Obama’s immigration plan may give him the upper hand for now

Republicans in Congress are mad as heck about President Obama’s executive order deferring deportation for millions of immigrants in the US illegally. But aside from sharp rhetoric, they haven’t yet figured out what to do about it.

Carolyn Kaster/AP
President Obama speaks about immigration at Del Sol High School, in Las Vegas Friday. He unveiled expansive executive actions on immigration Thursday night to spare nearly 5 million people in the U.S. illegally from deportation.

For the moment, at least, here’s what it looks like after President Obama challenged Congress on immigration.

Republican lawmakers spent a day hollering their objections to Obama’s executive order giving several million undocumented immigrants at least temporary relief from the threat of deportation, then left town for a long Thanksgiving break.

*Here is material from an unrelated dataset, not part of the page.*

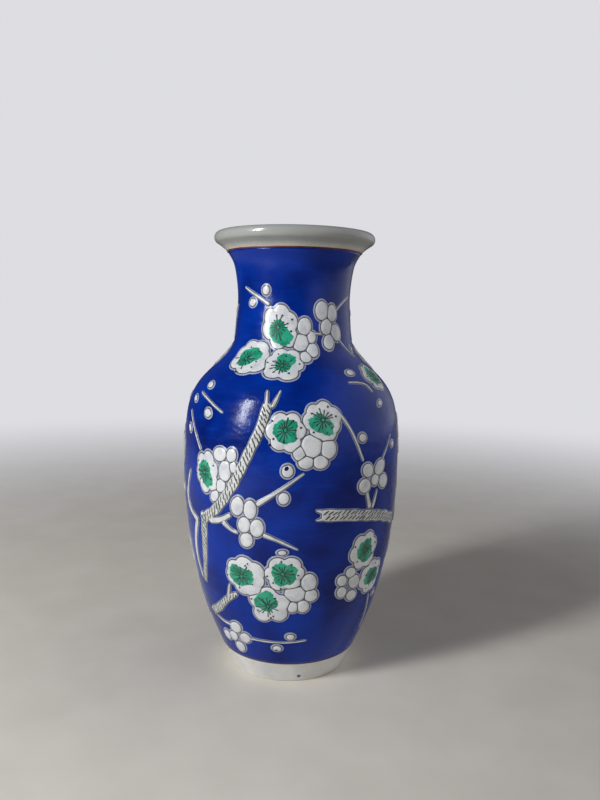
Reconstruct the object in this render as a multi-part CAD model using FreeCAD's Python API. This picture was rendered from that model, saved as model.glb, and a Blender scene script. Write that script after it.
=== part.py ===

They’ll be back in Washington for about 10 days in December, then off again.

Obama, meanwhile, continues to use the bully pulpit on immigration reform, seeming to gain energy on an issue which (along with the Affordable Care Act) may define his presidency.

He was in Las Vegas Friday, touting his action on immigration before an enthusiastic audience in a campaign-style setting. Saturday, he beat the drum in his weekly radio/Internet address. This coming week, he’ll be on the road again promoting immigration reform.

Some headline writers are scoring the Congress-White House immigration fight – round one, at least – in Obama’s favor.

The Associated Press: “Stymied? Republicans seek immigration response.” And this: “Analysis: Obama holds upper hand on immigration.”

The Boston Globe: “Obama’s immigration move highlights risks for GOP in 2016.”

Politico.com: “Lack of immigration plan flusters GOP.”

Can it last? Not likely.

Early in the new year, Republicans will take control of the Senate and strengthen their grasp on the House.

Also, there’s widespread public unease with the confrontational way Obama is approaching immigration. Most Americans favor a pathway to citizenship for illegal immigrants already living in the US, but they don’t approve of executive action to get there, recent polls show.

But the problem for the GOP, as The Hill newspaper puts it, are “unruly conservatives in Congress.”

House GOP leaders know they can’t control them,” The Hill reports, “they can only hope to contain them.” That’s why party leaders are batting back any talk of impeachment or government shut-down over immigration – actions that would only confirm public perceptions about political gridlock.

A broader problem for Republicans is the Hispanic vote, just 27 percent of which went for Mitt Romney in 2012.

Republicans made inroads with Hispanics in some states, such as Georgia and Texas, in this month’s midterm elections. But as the Boston Globe points out, Hispanic voters chose Democratic candidates by a 2-to-1 ratio, according to national exit polls of congressional races.

As the GOP acknowledged in its post-2012 self-assessment, “It does not matter what we say about education, jobs or the economy; if Hispanics think we do not want them here, they will close their ears to our policies.”

That’s why most Republicans are focusing on Obama’s go-it-alone immigration order – “unconstitutional amnesty” (Sen. Ted Cruz) that could “damage the presidency itself” (House Speaker John Boehner) – rather than on the specifics of what he’s proposing.

In his radio address Saturday, Obama repeated what he’d said in his primetime speech Thursday evening, then again Friday in Las Vegas: That the Senate had passed a bipartisan immigration reform bill more than a year ago, but that Republican leaders in the House had refused to allow a vote.

“That bill would have secured our border, while giving undocumented immigrants who already live here a pathway to citizenship if they paid a fine, started paying their taxes, and went to the back of the line. Independent experts said it would grow our economy, and shrink our deficits,” he said.

(In its weekly address, Republicans went with Rep. Bill Cassidy of Louisiana talking about the Keystone XL Pipeline, which failed in the Senate this week.)

Less than a month after midterm elections where they retook the Senate and amassed a historic majority in the House, Republicans find themselves stymied by a lame duck president whose unilateral move to curb deportations for millions left previously dispirited Democrats cheering and the GOP with no obvious response, the AP reports.

Republicans acknowledge that they’re at a disadvantage given that any legislative solution they settle on would be subject to a veto by Obama that they could not likely overturn.

Among suggestions from GOP lawmakers: Block Obama’s nominees needing Senate confirmation; file a lawsuit against the White House (as congressional Republicans did Friday on the Affordable Care Act); cut funding to Department of Homeland Security agencies; or pass step-by-step immigration reform to override Obama’s executive actions – something Obama might be forced to live with.

But as Politico puts it, “GOP leaders have declined to broadcast any plans as they take the temperature of rank-and-file Republicans, who range in ideology from hardliners agitating for a direct confrontation with Obama to deal-making centrists who fret a harsh GOP overreaction will make it impossible to make bipartisan progress on anything next year.”